An Australian court on Monday ordered Google to pay $515,000 to former Australian politician John Barilaro for failing to take down from YouTube a campaign of “relentless, racist, vilificatory, abusive, and defamatory” videos attacking him, which the court ruled “drove Mr. Barilaro prematurely from his chosen service in public life and traumatized him significantly.”

TMD. I do not know the details behind this, so I won’t call Mr. Barilaro a snowflake, but I’m having trouble imagining any possible details that would support liability in U.S. Courts. And with due allowance for familiarity, I like it that way.

Dreherisms

Smart to have a dumb home?

The business rationale for the smart home is to bring the intimate patterns of life into the fold of the surveillance economy, which has a one-way mirror quality.

Matthew B. Crawford, Defying the Data Priests

Librarian cosplay

I’m tired of hearing about supposed book bannings in the U.S.

  • Deleting a book from a curriculum while leaving it in the school library is not a book banning.
  • Someone trying to get a book removed from a public library, which tells that someone to go take a hike, is not a book banning.

What’s going on, I think, is bored librarians (is there another kind?) engaging in ritual cosplay ("You can have To Kill a Mockingbird when you pry it from my cold, dead fingers!").

Wordplay

From the Economist:

Word of the Week: écoponts, “wildlife bridges” in French. France is building overpasses for animals to reduce roadkill and help them roam more freely. Read the full story.


You have to be educated into cant; it is a kind of stupidity that surpasses the capacity of unaided Nature to confer.

Anthony M. Esolen, Out of the Ashes (Kindle location 411)


You can read most of my more impromptu stuff here (cathartic venting) and here (the only social medium I frequent, because people there are quirky, pleasant and real). Both should work in your RSS aggregator, like Feedly or Reeder, should you want to make a habit of it.
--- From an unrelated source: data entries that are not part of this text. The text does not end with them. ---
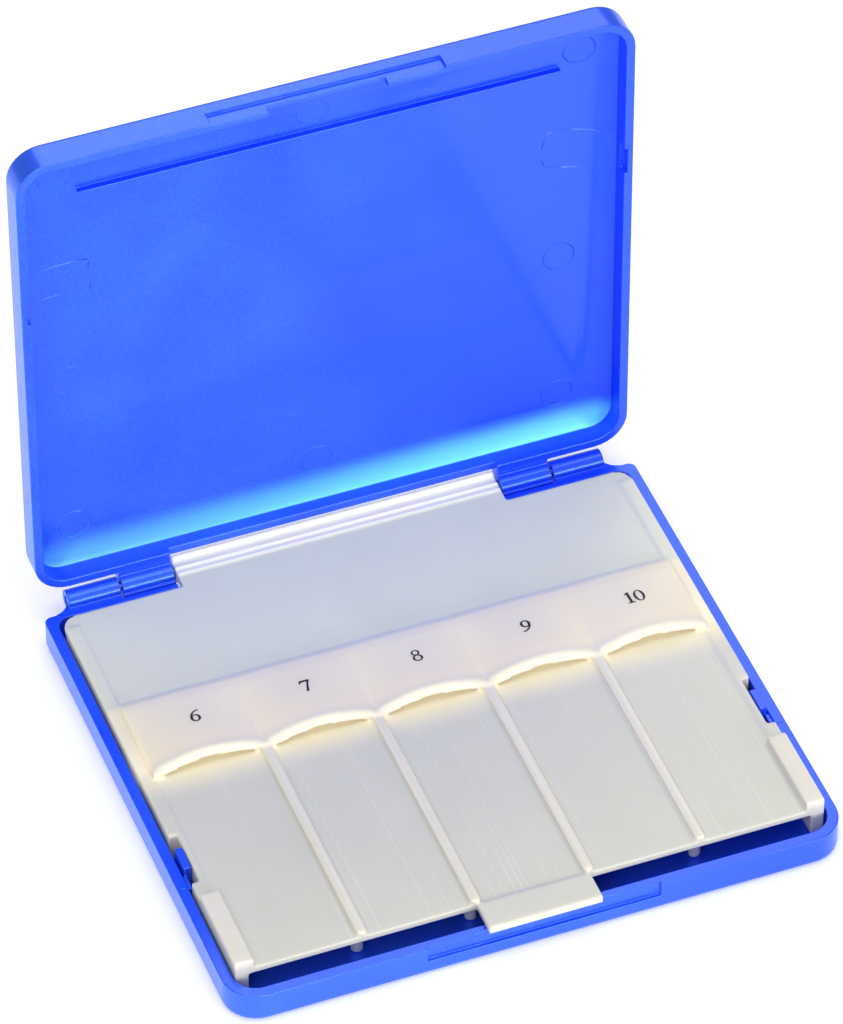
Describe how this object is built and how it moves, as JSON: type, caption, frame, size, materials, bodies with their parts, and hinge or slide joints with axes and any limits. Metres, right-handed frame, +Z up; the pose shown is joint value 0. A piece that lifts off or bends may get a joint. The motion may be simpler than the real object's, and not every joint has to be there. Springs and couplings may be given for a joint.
{
  "type": "hinged needle case",
  "caption": "Flat hinged needle case: a shallow base and lid on a pin hinge, with a divided tray whose vaulted roofs hold sewing needles by size.",
  "frame": {"origin": "middle of the flat underside of the base shell", "axes": "+X along the width, +Y from the thumb tab at the front to the hinge at the back, +Z up"},
  "size_m": [0.09, 0.0871, 0.0863],
  "materials": {
    "case_blue": "satin metallic blue moulded plastic",
    "tray_natural": "natural milky polypropylene",
    "pin_steel": "plain steel wire",
    "numeral_ink": "dark brown pad-printed ink"
  },
  "bodies": {
    "base": {"base_shell": "case_blue", "needle_tray": "tray_natural", "hinge_pin_left": "pin_steel", "hinge_pin_right": "pin_steel"},
    "lid": {"lid_shell": "case_blue"}
  },
  "joints": [
    {"name": "lid_hinge", "type": "hinge", "parent": "base", "child": "lid", "pos_m": [0, 0.0418, 0.005], "axis": [1, 0, 0], "range_deg": [0, 90]}
  ]
}
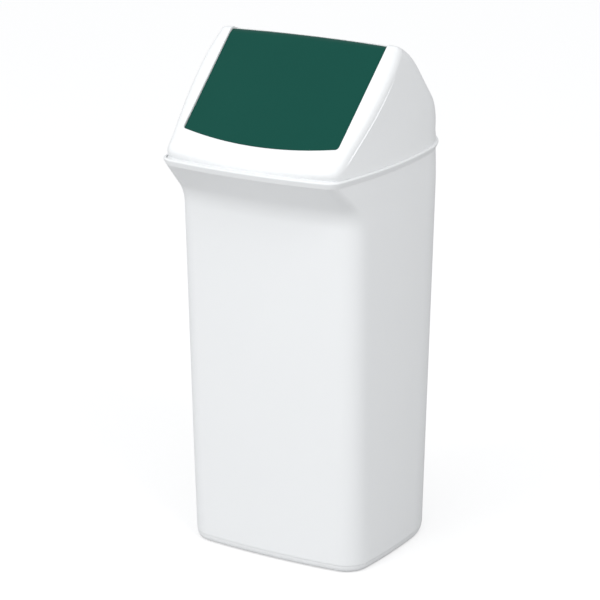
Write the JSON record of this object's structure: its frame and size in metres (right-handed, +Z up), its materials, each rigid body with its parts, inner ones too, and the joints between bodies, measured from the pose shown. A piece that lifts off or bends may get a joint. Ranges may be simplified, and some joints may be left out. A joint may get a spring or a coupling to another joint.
{
  "type": "swing-flap waste bin",
  "caption": "Free-standing tapered waste bin with a lift-off hood and a gravity-closing swing flap in its sloping front.",
  "frame": {"origin": "on the floor, under the middle of the bin's bounding box", "axes": "+Z up; the flap and the flared front face -Y; +X is to the right when the bin is seen from its front"},
  "size_m": [0.3196, 0.366, 0.7471],
  "materials": {
    "white_shell": "white moulded polypropylene, semi-gloss with a faint fine grain",
    "green_flap": "dark green moulded polypropylene, satin",
    "ballast_steel": "plain drawn steel bar",
    "screw_steel": "zinc-plated steel",
    "bush_acetal": "natural acetal, turned",
    "black_rubber": "moulded black rubber"
  },
  "bodies": {
    "bin": {"bin_body": "white_shell", "left_front_foot": "black_rubber", "right_front_foot": "black_rubber", "left_rear_foot": "black_rubber", "right_rear_foot": "black_rubber"},
    "lid": {"lid_hood": "white_shell", "left_pivot_bush": "bush_acetal", "right_pivot_bush": "bush_acetal", "left_flap_bumper": "black_rubber", "right_flap_bumper": "black_rubber"},
    "flap": {"flap_panel": "green_flap", "flap_ballast_bar": "ballast_steel", "left_ballast_screw": "screw_steel", "right_ballast_screw": "screw_steel", "left_pivot_pin": "screw_steel", "right_pivot_pin": "screw_steel"}
  },
  "joints": [
    {"name": "lid_lift", "type": "slide", "parent": "bin", "child": "lid", "axis": [0, 0, 1], "range_m": [0, 0.25]},
    {"name": "flap_swing", "type": "hinge", "parent": "lid", "child": "flap", "pos_m": [0, 0.0004, 0.7298], "axis": [1, 0, 0], "range_deg": [0, 45]}
  ]
}
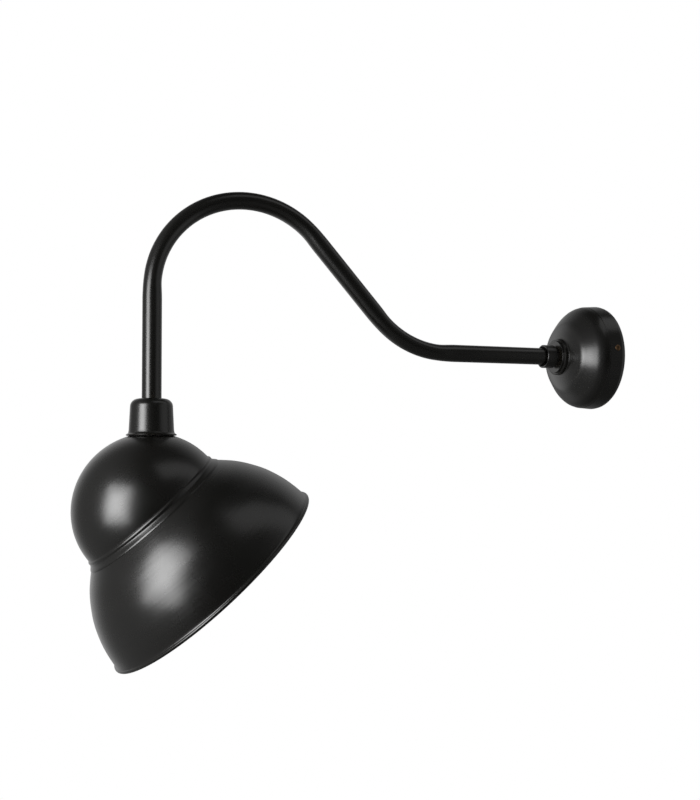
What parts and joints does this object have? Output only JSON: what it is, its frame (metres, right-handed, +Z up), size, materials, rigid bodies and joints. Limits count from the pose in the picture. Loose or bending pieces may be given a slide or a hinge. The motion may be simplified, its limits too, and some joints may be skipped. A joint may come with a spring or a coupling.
{
  "type": "gooseneck wall sconce",
  "caption": "Wall light with a bell-shaped wall cover, a bent tube arm and a tilted spun shade over a screw-in lamp.",
  "frame": {"origin": "middle of the wall bracket's back face, in the plane of the wall", "axes": "+Y into the wall, the arm reaches out along -Y, +Z up"},
  "size_m": [0.276, 0.6531, 0.5281],
  "materials": {
    "black_paint": "satin",
    "dark_bronze": "satin",
    "zinc_steel": "satin",
    "brass": "satin",
    "black_plastic": "matt",
    "white_ceramic": "gloss",
    "grey_rubber": "matt",
    "cream_plastic": "matt",
    "black_cable": "matt",
    "brown_core": "satin",
    "blue_core": "satin",
    "earth_green": "satin",
    "opal_glass": "satin",
    "shell_aluminium": "satin",
    "black_glass": "gloss"
  },
  "bodies": {
    "fixture": {"gooseneck_arm": "black_paint", "canopy": "black_paint", "hub_collar": "black_paint", "hub_flange": "black_paint", "socket_cap": "black_paint", "canopy_screw_right": "dark_bronze", "canopy_screw_left": "dark_bronze", "arm_washer": "zinc_steel", "arm_locknut": "zinc_steel", "tube_end_bush": "black_plastic", "wall_bracket": "zinc_steel", "terminal_block": "cream_plastic", "block_fixing_screw": "zinc_steel", "clamp_screw_lamp_live": "brass", "clamp_screw_lamp_neutral": "brass", "clamp_screw_lamp_earth": "brass", "clamp_screw_supply_live": "brass", "clamp_screw_supply_neutral": "brass", "clamp_screw_supply_earth": "brass", "earth_screw": "brass", "block_core_live": "brown_core", "block_core_neutral": "blue_core", "earth_core": "earth_green", "arm_cable": "black_cable", "arm_plug": "zinc_steel", "neck_grub_screw": "zinc_steel", "head_nipple": "brass", "cap_locknut": "zinc_steel", "lampholder_cap": "black_plastic", "lampholder_skirt": "black_plastic", "lampholder_core": "white_ceramic", "screw_shell": "brass", "centre_contact": "brass", "terminal_screw_live": "brass", "terminal_screw_neutral": "brass", "head_core_live": "brown_core", "head_core_neutral": "blue_core", "shade_washer": "grey_rubber", "shade_ring": "black_plastic"},
    "shade": {"shade": "black_paint"},
    "bulb_carrier": {"bulb_contact": "zinc_steel"},
    "bulb": {"bulb_globe": "opal_glass", "bulb_screw_base": "shell_aluminium", "bulb_insulator": "black_glass"}
  },
  "joints": [
    {"name": "shade_swivel", "type": "hinge", "parent": "fixture", "child": "shade", "pos_m": [0, -0.57, -0.103], "axis": [0, 0, 1], "range_deg": [-170, 170]},
    {"name": "bulb_travel", "type": "slide", "parent": "fixture", "child": "bulb_carrier", "axis": [0, 0, -1], "range_m": [0, 0.024]},
    {"name": "bulb_turn", "type": "hinge", "parent": "bulb_carrier", "child": "bulb", "pos_m": [0, -0.57, -0.11], "axis": [0, 0, -1], "range_deg": [0, 2381]}
  ],
  "couplings": [
    {"joint": "bulb_turn", "follows": "bulb_travel", "rad_per_m": 1730.9}
  ]
}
One thought on “Potpourri 6/9/22

  1. Dreher: I’m amazed that he didn’t mention San Francisco, the most beautiful American city I’ve seen. Maybe because it’s so beautiful more for location & topography than architecture.?
    Crawford: I never get over the fact that people pay for devices that monitor their private lives and feed the data to corporations. And these people are called “tech savvy”?